**DATASET EXTRACT**
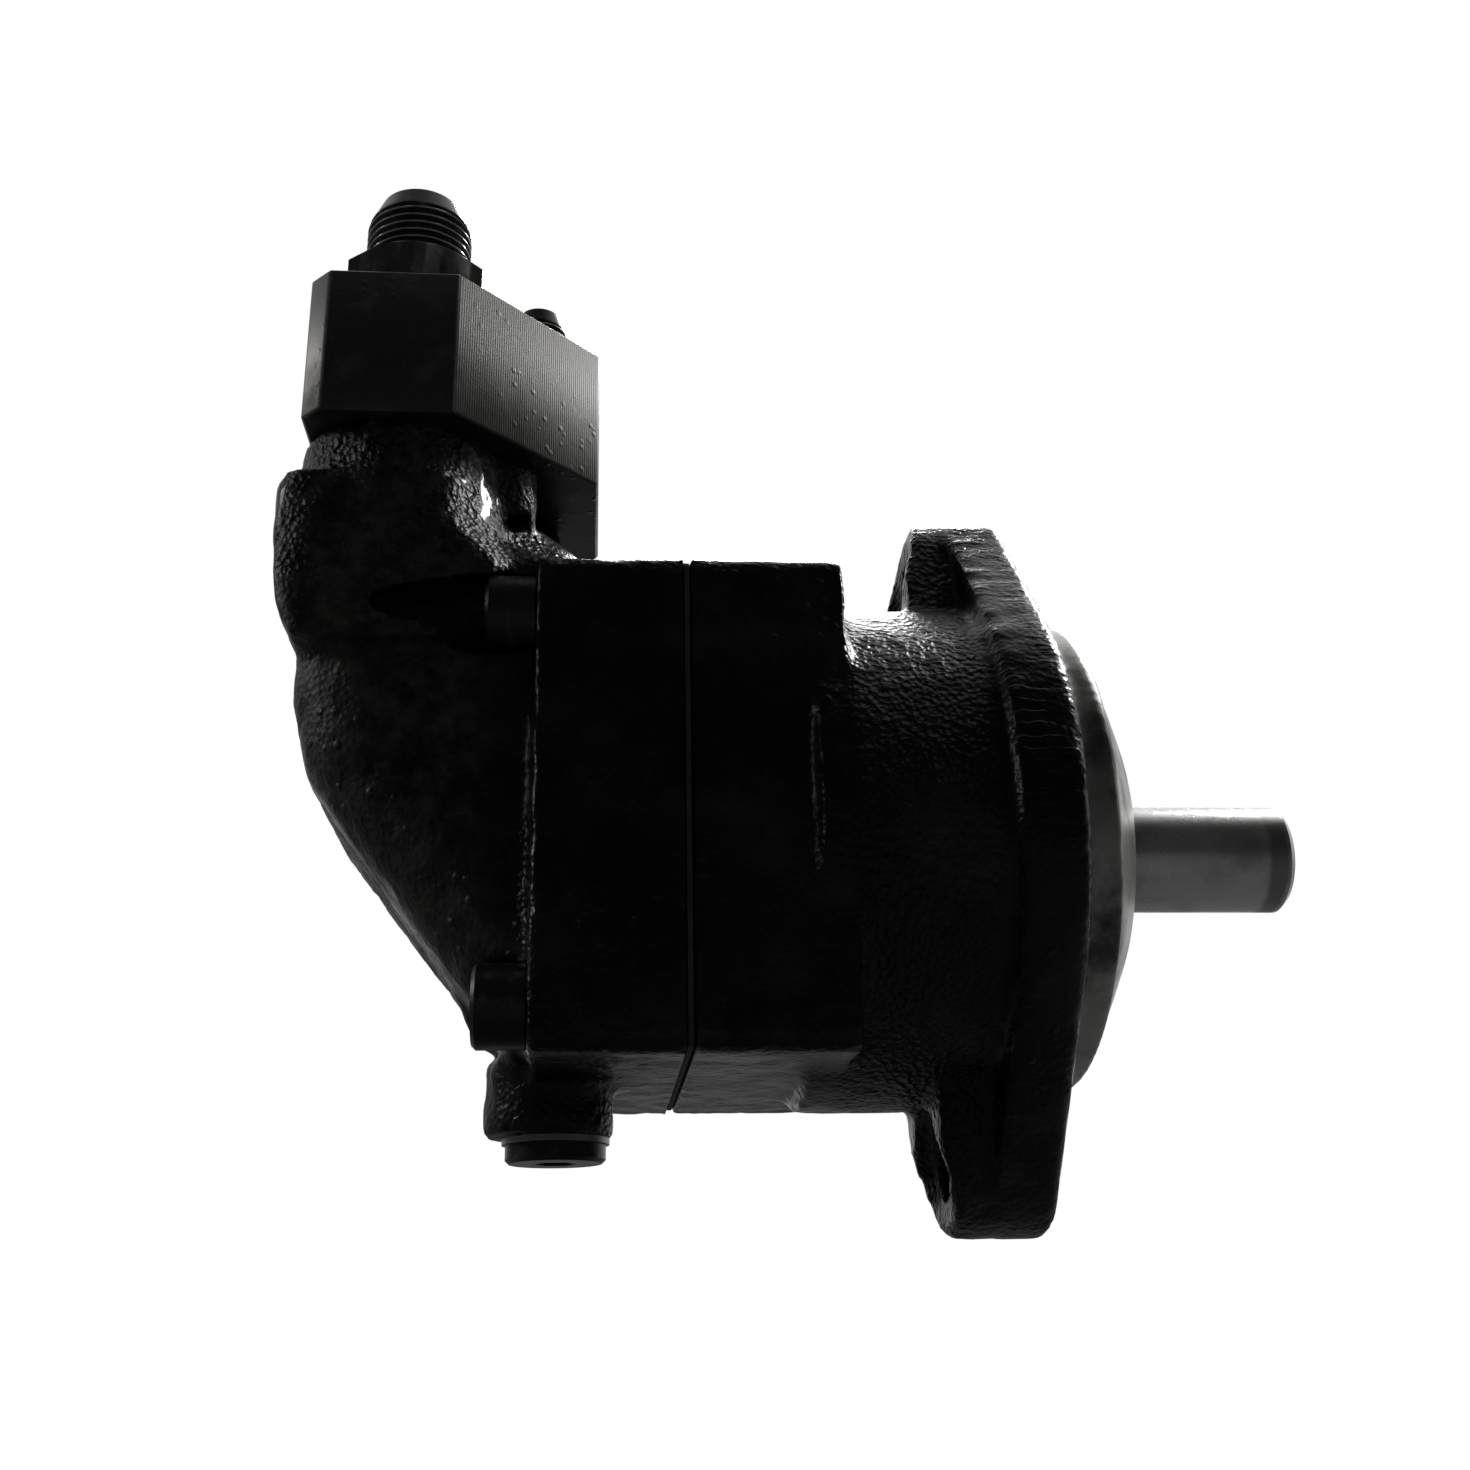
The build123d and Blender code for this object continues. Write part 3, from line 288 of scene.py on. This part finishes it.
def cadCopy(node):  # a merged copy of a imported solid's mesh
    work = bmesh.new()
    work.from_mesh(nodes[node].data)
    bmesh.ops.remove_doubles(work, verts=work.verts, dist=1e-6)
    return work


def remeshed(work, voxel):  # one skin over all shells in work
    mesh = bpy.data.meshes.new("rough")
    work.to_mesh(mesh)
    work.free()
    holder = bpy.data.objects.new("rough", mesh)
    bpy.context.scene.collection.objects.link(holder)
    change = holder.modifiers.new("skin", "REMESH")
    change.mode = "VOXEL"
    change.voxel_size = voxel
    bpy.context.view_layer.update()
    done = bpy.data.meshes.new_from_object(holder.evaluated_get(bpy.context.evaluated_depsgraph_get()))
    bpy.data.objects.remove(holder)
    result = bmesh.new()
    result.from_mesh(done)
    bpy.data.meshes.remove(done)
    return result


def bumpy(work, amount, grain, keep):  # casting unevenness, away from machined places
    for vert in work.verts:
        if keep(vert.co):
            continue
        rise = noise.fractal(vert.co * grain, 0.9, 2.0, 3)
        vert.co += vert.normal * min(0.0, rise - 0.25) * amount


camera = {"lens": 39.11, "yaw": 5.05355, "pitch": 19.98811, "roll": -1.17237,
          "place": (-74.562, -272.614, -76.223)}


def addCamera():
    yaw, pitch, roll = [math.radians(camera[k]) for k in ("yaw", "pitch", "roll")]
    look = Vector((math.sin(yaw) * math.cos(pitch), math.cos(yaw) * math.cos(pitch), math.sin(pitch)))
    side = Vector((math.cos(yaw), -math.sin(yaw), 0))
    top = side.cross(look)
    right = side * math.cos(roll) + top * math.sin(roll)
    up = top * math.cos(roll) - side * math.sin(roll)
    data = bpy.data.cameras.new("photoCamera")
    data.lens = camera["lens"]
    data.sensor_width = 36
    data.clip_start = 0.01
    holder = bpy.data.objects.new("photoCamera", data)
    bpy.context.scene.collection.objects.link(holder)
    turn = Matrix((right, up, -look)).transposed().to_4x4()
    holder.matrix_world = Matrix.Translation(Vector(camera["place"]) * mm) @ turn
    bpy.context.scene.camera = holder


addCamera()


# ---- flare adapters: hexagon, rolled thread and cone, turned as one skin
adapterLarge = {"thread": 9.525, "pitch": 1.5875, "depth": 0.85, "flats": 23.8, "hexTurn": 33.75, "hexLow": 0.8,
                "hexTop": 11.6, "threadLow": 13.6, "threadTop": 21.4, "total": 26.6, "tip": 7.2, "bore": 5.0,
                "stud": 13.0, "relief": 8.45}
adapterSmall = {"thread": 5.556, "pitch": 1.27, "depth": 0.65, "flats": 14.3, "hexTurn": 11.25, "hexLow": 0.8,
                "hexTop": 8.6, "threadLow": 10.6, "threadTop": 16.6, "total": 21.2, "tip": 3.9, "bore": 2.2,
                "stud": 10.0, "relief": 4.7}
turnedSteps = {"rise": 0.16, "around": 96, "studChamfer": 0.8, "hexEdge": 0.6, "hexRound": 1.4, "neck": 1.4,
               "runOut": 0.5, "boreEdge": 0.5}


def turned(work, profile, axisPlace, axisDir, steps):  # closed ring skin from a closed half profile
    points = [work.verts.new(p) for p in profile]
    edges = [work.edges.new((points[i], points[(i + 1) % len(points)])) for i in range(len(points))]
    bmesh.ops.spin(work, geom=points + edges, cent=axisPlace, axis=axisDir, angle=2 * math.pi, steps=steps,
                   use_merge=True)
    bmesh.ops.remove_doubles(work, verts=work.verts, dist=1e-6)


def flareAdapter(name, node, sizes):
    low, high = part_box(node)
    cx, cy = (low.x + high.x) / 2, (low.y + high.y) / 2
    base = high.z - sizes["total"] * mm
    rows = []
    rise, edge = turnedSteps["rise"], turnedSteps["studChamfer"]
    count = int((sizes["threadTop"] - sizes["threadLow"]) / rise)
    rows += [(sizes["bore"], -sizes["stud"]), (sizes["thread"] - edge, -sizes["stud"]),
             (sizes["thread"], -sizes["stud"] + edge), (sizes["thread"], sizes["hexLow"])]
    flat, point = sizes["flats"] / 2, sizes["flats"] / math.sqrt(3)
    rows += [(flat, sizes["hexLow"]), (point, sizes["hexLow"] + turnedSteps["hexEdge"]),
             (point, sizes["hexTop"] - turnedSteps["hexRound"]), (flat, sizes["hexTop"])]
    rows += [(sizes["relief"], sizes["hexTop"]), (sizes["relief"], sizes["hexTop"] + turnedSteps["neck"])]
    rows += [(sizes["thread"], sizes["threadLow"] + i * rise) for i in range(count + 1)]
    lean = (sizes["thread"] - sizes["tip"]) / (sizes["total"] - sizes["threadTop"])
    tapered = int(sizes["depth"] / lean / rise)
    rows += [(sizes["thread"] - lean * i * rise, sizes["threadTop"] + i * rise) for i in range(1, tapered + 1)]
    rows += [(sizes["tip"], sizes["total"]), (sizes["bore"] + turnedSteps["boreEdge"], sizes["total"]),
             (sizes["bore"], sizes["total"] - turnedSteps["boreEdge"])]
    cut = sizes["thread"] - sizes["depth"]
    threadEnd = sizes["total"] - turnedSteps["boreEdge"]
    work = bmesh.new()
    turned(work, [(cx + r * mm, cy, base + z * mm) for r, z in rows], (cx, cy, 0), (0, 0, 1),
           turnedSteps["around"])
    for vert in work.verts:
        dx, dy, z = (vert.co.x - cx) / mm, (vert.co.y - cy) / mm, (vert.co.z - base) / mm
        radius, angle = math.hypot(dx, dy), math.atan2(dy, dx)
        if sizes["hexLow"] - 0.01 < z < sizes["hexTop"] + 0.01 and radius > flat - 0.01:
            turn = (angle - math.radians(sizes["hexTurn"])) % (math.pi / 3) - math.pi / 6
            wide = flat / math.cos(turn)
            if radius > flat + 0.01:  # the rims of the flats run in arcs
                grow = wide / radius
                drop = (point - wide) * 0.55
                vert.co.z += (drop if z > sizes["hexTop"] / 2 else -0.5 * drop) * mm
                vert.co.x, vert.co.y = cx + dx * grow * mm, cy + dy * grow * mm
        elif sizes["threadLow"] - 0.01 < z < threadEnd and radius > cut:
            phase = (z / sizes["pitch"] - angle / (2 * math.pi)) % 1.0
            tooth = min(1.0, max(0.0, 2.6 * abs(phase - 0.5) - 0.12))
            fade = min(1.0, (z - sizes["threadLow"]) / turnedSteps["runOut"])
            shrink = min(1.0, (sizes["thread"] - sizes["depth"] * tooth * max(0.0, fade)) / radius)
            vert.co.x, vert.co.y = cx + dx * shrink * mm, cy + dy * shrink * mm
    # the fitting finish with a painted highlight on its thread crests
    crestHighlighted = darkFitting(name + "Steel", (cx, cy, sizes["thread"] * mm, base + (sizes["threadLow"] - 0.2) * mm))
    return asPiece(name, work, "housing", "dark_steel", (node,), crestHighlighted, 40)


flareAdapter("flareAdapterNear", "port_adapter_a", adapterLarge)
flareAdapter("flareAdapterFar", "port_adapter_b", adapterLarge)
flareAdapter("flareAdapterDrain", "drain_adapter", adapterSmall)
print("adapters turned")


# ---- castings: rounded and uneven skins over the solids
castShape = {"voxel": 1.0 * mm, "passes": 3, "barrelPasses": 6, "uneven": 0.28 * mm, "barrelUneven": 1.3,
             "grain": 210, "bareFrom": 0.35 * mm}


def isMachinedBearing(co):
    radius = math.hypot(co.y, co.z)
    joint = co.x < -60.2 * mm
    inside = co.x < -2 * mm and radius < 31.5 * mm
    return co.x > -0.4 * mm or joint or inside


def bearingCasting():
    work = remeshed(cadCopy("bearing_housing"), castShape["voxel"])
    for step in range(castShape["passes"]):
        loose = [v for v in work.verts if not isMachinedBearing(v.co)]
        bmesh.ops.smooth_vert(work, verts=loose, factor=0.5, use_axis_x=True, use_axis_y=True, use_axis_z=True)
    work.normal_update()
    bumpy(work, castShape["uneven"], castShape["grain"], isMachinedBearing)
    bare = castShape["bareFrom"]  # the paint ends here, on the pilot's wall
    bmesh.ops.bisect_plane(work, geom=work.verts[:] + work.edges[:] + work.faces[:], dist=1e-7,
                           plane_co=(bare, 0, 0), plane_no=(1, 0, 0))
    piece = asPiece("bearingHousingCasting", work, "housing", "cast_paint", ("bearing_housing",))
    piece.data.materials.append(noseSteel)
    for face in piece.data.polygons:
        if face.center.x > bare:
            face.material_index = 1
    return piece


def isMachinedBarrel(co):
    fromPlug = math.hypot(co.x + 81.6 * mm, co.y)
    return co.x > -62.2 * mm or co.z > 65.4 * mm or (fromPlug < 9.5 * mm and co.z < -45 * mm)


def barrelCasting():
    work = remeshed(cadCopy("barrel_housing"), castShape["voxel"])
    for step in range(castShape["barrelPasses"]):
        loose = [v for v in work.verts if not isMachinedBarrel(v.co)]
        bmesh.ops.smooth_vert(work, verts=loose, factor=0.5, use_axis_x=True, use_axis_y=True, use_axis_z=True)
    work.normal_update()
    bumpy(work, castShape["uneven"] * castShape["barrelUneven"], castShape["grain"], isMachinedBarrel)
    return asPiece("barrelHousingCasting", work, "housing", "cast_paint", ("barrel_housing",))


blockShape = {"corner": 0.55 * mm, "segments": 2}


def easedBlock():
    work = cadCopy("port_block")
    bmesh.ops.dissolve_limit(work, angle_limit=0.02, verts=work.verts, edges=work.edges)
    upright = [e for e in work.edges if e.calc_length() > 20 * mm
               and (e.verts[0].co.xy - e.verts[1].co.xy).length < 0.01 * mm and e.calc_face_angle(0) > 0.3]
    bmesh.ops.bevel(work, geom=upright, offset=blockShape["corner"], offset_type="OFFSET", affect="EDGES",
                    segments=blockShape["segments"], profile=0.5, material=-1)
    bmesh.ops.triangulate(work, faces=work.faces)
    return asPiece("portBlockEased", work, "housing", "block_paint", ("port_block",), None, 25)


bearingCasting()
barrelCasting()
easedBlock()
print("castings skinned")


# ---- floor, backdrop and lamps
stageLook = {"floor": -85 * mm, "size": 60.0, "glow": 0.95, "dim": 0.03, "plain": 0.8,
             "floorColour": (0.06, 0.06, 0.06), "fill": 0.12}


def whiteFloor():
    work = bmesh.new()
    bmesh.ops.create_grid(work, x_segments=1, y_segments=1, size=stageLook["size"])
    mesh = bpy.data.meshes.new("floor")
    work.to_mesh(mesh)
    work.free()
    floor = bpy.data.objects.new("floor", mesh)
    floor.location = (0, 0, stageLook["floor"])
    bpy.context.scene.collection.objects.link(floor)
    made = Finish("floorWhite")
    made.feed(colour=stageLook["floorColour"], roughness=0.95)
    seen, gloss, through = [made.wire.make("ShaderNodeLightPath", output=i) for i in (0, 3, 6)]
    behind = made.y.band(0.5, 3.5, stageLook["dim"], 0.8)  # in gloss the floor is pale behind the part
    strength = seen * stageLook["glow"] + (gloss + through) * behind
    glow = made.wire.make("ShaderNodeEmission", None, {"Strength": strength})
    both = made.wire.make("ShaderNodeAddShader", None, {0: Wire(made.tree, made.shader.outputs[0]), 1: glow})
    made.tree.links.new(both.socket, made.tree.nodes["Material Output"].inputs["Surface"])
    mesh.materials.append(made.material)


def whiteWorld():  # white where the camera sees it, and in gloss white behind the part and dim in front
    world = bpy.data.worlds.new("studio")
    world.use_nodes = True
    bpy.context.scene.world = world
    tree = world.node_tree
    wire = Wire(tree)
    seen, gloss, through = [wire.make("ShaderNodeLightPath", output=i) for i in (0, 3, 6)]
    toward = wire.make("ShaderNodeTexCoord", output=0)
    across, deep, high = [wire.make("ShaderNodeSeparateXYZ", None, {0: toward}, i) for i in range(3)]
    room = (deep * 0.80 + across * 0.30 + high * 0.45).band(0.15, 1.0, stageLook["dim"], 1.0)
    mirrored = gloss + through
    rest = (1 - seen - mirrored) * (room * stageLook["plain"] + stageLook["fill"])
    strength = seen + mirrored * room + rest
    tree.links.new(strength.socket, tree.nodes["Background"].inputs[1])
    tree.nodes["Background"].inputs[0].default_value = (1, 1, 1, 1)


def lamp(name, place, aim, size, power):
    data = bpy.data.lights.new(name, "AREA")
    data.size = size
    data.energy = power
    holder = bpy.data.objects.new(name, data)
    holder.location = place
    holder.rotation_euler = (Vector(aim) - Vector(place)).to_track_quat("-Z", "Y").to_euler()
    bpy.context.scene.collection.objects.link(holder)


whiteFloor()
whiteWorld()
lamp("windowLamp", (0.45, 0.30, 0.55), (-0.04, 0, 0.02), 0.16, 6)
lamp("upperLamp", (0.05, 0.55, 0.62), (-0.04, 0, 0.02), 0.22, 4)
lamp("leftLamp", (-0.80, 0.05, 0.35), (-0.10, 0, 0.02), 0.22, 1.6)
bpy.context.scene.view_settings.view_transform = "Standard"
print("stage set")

**GOAL OF THE EXERCISE**
Extract from the data every line where "scene" shows up.

**EXERCISE OUTPUT**
The build123d and Blender code for this object continues. Write part 3, from line 288 of scene.py on. This part finishes it.
    bpy.context.scene.collection.objects.link(holder)
    bpy.context.scene.collection.objects.link(holder)
    bpy.context.scene.camera = holder
    bpy.context.scene.collection.objects.link(floor)
    bpy.context.scene.world = world
    bpy.context.scene.collection.objects.link(holder)
bpy.context.scene.view_settings.view_transform = "Standard"